Wilkerson may have been confused about white house influence the stuff he, powell and others let in the UN presentation. But he wasn't confused about the white house style of doing intelligence until he after the new America talk, he knew a whole lot on the stuff that didn't make it to the UN presentation.

*read this*: http://web.archive.org/web/20040505230702/http://us.gq.com/plus/content/?040429plco_01

Seriously, read it, its a may 2004 “going away ego stroking reputation salvaging” interview with Powell and his staff in “Gentleman's quarterly”, its great stuff and I can't believe I missed it at the time.

From Wilkersons recent AP interview (http://www.washingtonpost.com/wp-dyn/content/article/2005/11/28/AR2005112801246_pf.html): “He said he has almost, but not quite, concluded that Cheney and others in the administration deliberately ignored evidence of bad intelligence and looked only at what supported their case for war”

From Wilkersons 2004 GQ magazine interview : “Powell's chief of staff, Larry Wilkerson, described those four days at the CIA as a battle, with Powell's team scrambling in the final hours to save the general from humiliation. "I was down at the agency as his task-force leader," Wilkerson said. "And we fought tooth and nail with other members of the administration to scrub it and get the crap out." ”

Now If Wilkerson read the interview he gave he read that his colleagues said this: “Rice even described Powell as enthusiastic about the presentation, spending four days and nights at CIA headquarters in Langley, Virginia, just before the speech, munching on delivery pizza and scouring the evidence against Saddam for ways to punch it up.
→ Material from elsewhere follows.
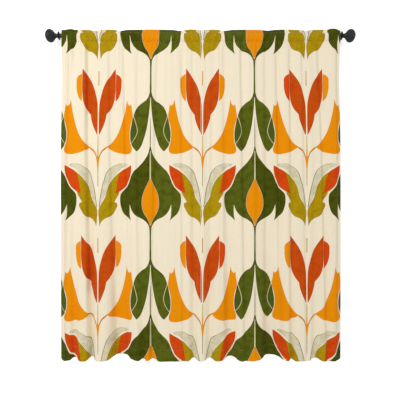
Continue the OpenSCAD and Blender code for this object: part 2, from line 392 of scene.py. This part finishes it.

In her words, "He wanted to be sure that we put in the best, strongest aerials we had, both from the point of view of the ones that were best documented but also the ones that were going to be punchiest."

By contrast, members of Powell's staff, including his two closest advisers, Richard Armitage and Larry Wilkerson, described Powell's four-day immersion at the CIA in very different terms—not punching up the evidence but breaking it down, frantically sifting through droves of poor intelligence and false claims that the Pentagon, the intelligence services, and the vice president's office had slipped into his presentation, throwing out hype in an effort to preserve his reputation and avoid the kind of humiliation that he wound up with anyway.

"Four days!" Armitage practically shouted when I mentioned Powell's visit to the CIA. "Four days! And three nights! The secretary is a man of honor! He values being credible. To be credible, you have to be able to stand behind what you say. That's why he fieldstripped it. Just like, you ever heard of fieldstripping cigarettes back in Nam?" He was referring to the process of tearing up smoked cigarettes so they will decompose quickly and leave no trace for the enemy. "That means tear it up and shake the tobacco that's left to the wind," Armitage said. "He fieldstripped it." ”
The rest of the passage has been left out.